Seven Economists Poster Exhibit

What are physiocrats? How did mercantilism help move the Middle Ages out of feudalism? What is the "principle of population" and who developed it?

The Seven Economists exhibit represents the theories of reknowned economists and thinkers, from Ancient Greece through the Middle Ages. From Plato to Adam Smith to John Maynard Keynes, these are the minds that helped shape global economic systems.

The economic and social paradigms of some of the greatest minds in history are presented in this historical study of the political economy. While St. Thomas Aquinas advocated the permissibility of private property in a feudal system, Karl Marx argued that economics was dominating factor in history as expressed through class struggle, and Adam Smith put forth his ideas on the "division of labor."

This poster exhibit is located in the foyer of the IMF Center auditorium.

Changing Exhibits
The Wild Wired World of ECommerce - [Until end of 2003]
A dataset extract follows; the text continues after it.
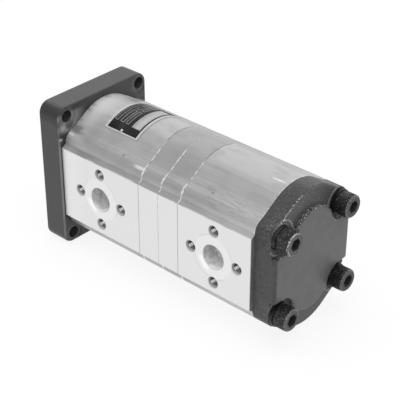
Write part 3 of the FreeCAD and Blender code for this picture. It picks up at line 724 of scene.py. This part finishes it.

The International Monetary Fund is proud to present this ecommerce exhibit as part of a series of exhibits portraying our evolving global economy. It highlights the fascinating facts...faces...and future of the dynamic new electronic economy now taking the world by storm. Rapid evolution and tumultuous change are landmarks of the internet economy. It's a history in the making that will profoundly affect our lives in ways we can't yet predict. So hang on, and enjoy a wild ride!